━━━ EXERCISE MATERIALS ━━━

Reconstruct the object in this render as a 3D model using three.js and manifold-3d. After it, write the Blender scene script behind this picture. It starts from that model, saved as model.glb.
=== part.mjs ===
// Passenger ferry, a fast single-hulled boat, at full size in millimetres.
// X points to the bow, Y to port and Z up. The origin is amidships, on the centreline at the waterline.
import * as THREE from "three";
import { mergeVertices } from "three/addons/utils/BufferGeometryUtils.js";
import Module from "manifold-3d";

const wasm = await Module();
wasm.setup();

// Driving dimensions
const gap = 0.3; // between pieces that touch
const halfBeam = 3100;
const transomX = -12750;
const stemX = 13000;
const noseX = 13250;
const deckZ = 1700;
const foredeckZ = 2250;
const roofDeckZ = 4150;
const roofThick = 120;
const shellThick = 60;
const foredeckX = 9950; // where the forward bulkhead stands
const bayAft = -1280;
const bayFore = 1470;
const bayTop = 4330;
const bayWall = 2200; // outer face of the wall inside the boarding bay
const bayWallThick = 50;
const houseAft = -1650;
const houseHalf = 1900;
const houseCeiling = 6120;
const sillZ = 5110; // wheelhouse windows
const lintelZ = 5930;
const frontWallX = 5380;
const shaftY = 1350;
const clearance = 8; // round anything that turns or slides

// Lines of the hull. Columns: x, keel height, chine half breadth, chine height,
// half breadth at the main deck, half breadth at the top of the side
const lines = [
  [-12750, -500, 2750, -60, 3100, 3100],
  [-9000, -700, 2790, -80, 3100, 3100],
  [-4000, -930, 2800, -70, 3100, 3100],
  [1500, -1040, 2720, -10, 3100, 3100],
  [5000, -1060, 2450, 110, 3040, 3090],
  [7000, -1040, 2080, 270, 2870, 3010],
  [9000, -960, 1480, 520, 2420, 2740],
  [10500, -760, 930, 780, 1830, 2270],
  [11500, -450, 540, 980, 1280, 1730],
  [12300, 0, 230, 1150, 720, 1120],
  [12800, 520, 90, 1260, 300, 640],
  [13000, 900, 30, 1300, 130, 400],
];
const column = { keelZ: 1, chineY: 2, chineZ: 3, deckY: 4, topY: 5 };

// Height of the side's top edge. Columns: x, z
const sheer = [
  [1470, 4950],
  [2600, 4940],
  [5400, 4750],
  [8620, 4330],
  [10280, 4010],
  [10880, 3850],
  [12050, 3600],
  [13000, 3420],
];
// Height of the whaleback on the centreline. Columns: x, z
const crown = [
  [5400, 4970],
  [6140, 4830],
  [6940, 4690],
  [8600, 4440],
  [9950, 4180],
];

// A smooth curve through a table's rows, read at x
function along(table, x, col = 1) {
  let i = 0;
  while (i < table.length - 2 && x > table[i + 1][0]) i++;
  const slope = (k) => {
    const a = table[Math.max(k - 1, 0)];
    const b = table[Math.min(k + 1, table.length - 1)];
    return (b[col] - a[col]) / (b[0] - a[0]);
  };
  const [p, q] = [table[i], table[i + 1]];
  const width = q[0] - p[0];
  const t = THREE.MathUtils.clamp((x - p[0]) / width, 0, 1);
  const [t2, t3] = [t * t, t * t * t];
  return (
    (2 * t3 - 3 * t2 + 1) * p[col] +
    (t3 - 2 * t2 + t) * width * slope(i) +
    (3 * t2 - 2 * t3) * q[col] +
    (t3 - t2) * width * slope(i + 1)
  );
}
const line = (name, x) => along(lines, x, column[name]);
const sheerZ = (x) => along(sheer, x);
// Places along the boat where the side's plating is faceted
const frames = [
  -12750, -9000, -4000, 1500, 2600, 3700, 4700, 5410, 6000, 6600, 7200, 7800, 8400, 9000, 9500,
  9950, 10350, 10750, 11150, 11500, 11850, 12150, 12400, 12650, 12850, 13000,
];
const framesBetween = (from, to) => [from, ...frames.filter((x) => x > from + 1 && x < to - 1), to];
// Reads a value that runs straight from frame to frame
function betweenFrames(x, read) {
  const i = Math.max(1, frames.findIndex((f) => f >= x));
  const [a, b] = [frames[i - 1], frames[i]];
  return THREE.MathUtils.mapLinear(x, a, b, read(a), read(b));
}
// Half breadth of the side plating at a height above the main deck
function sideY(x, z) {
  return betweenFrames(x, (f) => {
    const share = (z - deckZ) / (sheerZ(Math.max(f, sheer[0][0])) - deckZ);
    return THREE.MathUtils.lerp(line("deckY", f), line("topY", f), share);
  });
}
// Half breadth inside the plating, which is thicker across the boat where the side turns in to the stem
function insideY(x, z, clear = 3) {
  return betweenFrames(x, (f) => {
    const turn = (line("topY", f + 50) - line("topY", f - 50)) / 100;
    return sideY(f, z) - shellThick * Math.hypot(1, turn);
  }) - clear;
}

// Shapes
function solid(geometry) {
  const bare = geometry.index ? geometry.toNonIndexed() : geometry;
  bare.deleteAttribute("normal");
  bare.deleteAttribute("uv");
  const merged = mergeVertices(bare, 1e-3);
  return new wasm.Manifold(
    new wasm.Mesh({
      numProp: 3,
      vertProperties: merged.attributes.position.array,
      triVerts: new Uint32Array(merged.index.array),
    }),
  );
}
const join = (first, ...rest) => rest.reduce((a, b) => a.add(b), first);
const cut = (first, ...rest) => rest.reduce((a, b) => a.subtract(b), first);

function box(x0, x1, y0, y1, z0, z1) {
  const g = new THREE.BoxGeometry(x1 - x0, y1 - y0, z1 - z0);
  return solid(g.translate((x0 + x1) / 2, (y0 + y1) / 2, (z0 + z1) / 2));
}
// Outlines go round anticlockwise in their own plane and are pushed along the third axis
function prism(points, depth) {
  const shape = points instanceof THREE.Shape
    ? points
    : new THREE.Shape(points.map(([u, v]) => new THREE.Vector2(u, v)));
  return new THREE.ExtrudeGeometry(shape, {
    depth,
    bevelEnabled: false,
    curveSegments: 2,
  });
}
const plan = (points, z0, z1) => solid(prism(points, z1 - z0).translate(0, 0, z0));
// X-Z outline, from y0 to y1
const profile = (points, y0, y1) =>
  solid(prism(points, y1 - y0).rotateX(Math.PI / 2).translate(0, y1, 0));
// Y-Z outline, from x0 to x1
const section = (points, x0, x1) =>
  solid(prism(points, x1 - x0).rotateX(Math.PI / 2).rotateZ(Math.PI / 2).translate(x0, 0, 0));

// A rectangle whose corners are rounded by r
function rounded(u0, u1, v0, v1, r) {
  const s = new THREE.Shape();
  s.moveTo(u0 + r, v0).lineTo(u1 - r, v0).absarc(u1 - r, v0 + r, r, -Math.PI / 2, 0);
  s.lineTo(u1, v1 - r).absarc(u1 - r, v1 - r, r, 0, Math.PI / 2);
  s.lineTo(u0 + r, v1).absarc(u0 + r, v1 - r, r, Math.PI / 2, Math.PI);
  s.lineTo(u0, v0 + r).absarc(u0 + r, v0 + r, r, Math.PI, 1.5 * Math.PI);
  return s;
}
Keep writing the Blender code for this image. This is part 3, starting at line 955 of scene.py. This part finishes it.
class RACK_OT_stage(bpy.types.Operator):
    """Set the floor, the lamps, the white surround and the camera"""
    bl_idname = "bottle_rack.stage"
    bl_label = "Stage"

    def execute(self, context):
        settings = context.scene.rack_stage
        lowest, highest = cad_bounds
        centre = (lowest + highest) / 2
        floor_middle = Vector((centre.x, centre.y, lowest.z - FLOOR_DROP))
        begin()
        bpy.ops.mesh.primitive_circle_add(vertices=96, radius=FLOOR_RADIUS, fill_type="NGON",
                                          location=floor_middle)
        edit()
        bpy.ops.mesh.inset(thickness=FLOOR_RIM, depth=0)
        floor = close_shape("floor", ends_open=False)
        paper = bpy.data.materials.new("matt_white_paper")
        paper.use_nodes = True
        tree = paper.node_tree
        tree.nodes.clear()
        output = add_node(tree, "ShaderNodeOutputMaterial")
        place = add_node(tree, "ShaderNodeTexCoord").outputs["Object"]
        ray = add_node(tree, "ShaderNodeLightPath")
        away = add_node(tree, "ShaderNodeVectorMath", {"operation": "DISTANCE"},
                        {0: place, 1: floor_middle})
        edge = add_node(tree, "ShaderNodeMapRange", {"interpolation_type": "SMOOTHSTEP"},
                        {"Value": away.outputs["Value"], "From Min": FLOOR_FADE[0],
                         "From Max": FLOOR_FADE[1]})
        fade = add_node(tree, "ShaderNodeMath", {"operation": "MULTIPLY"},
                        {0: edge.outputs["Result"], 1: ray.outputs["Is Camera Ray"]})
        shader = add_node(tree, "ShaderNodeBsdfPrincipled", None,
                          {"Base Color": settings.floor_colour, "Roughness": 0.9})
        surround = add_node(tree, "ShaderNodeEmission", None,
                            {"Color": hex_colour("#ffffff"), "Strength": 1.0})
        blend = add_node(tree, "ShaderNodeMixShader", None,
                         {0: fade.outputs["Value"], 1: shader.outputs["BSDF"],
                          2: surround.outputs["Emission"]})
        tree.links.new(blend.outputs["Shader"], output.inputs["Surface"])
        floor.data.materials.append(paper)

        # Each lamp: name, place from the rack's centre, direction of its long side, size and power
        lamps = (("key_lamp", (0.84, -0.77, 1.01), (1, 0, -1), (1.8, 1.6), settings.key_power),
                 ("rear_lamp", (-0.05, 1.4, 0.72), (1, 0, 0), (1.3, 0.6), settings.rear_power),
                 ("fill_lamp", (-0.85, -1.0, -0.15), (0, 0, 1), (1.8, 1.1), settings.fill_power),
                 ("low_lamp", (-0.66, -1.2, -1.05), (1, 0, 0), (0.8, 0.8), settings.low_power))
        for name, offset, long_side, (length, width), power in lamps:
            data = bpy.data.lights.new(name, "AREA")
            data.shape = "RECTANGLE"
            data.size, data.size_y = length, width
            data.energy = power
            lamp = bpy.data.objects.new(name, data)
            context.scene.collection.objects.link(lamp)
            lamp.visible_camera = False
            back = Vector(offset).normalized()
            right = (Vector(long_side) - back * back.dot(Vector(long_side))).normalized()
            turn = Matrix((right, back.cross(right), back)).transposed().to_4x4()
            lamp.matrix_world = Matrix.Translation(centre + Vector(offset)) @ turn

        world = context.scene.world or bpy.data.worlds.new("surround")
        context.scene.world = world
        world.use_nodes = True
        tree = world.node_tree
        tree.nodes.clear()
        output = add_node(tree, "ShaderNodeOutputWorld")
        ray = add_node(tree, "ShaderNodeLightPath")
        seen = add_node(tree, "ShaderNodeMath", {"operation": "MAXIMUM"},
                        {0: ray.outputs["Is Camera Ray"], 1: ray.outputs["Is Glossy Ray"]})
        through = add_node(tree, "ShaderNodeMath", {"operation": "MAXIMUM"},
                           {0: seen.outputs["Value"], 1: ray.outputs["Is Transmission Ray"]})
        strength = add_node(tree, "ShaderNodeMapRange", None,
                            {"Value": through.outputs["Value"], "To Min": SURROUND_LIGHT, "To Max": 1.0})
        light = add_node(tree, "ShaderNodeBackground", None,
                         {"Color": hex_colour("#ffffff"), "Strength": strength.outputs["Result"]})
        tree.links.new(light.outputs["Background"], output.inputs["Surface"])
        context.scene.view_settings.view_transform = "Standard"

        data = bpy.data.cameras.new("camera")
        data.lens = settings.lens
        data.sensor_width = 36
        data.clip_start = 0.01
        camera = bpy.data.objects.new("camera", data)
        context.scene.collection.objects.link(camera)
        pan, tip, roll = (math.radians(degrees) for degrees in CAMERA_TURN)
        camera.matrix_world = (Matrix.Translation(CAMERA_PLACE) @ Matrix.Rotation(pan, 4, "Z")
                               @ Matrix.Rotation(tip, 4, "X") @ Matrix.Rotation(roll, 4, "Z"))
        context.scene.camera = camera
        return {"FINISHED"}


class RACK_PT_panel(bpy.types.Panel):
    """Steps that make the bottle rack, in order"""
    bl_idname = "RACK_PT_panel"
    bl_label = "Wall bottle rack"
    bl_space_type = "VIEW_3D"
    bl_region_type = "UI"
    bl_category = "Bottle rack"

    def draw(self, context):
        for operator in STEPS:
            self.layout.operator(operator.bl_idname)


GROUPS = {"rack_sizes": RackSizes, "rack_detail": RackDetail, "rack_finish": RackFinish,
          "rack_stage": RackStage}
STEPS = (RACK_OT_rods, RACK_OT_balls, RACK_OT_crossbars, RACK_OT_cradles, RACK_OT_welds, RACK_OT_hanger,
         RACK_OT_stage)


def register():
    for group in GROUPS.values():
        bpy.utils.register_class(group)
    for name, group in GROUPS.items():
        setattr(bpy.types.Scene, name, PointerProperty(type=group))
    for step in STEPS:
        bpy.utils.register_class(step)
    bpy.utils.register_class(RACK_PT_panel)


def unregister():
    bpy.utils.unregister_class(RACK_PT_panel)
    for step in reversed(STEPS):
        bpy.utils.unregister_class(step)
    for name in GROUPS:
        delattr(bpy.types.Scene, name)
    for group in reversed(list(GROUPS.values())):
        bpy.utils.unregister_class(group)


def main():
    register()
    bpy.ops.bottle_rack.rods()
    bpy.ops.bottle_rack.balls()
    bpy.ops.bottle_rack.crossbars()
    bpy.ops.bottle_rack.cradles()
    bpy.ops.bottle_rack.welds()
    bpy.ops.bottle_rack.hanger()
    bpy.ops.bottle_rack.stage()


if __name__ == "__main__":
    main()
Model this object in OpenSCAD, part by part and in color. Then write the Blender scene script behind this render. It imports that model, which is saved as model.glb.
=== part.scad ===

━━━

■ **YOUR TASK**
Quote exactly the line containing "Model this object" and every later line through the end of the listing, and no other lines.

■ **SOLUTION FOR THIS TASK**
Model this object in OpenSCAD, part by part and in color. Then write the Blender scene script behind this render. It imports that model, which is saved as model.glb.
=== part.scad ===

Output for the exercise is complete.